After a rocky three years as head of IBM’s health division, Deborah DiSanzo is leaving her role.
A company spokesman told STAT that DiSanzo will no longer lead IBM Watson Health, the Cambridge-based division that has pitched the company’s famed artificial intelligence capabilities as solutions for a myriad of health challenges, like treating cancer and analyzing medical images.
Even as it has heavily advertised the potential of Watson Health, IBM has not met lofty expectations in some areas. Its flagship cancer software, which used artificial intelligence to recommend courses of treatment, has been ridiculed by some doctors inside and outside of the company. And it has struggled to integrate different technologies from other businesses it has acquired, laying off employees in the process.
The circumstances of DiSanzo’s departure were unclear, but Watson Health has been seeking to rebound after a series of stumbles. IBM executives have said they have bet much of the company’s future on its success in health care, and improving Watson Health’s standing in the industry is seen as crucial to that effort.

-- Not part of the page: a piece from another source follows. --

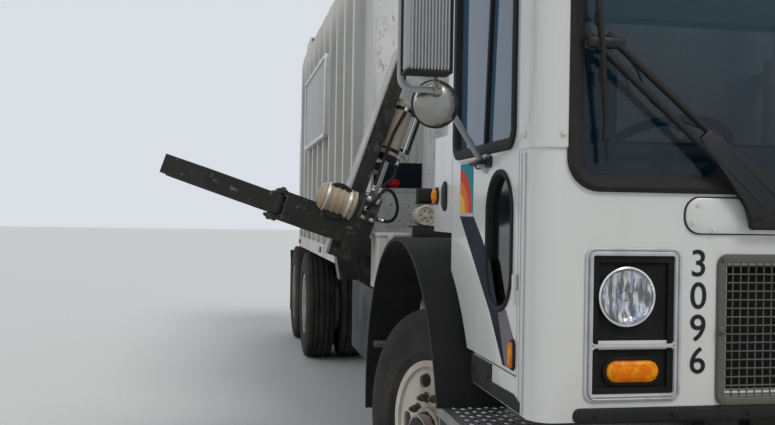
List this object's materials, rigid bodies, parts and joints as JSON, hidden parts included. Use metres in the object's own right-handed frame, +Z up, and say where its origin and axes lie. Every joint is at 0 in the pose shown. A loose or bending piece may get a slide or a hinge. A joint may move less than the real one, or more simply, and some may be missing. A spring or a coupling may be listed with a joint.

DiSanzo was brought into the company in 2015 to be the general manager of Watson Health. She will be succeeded by John Kelly, senior vice president for Cognitive Solutions and IBM Research, who will step into DiSanzo’s role in an acting capacity, according to current and former employees.
DiSanzo will join the strategy team for IBM Cognitive Solutions.
“John Kelly will continue leading Watson Health as we continue to grow and scale this successful business,” a spokesman said.
The shift comes as IBM faces declining revenue. On Tuesday, the company released third-quarter earnings, which showed that revenue from cognitive offerings, like Watson, was down 6 percent from last year. There was “growth in Watson health,” according to an IBM press release.
IBM was the first among major technology companies to introduce artificial-intelligence based products for use in health care. But its recent stumbles have led to the loss of major hospital clients, and the company is now facing stiff competition from large rivals such as Amazon, Apple, and Microsoft.
Watson Health has sought to shift its focus in recent months, scaling back a part of the business that sells tools to hospitals to help manage their pay-for-performance contracts. Following layoffs In June, DiSanzo sought to reassure employees that the company was on the right track.
“We know more about analyzing health data than anyone else in the world,” she wrote in an internal memo obtained by STAT. “We have been doing it longer than anyone else, and we have 13,000 clients who know our strengths first-hand.”
Prior to joining IBM, DiSanzo led Philips Healthcare, a maker of patient monitoring and health care informatics products. She also previously held executive and management positions at Hewlett-Packard and Apollo Computer.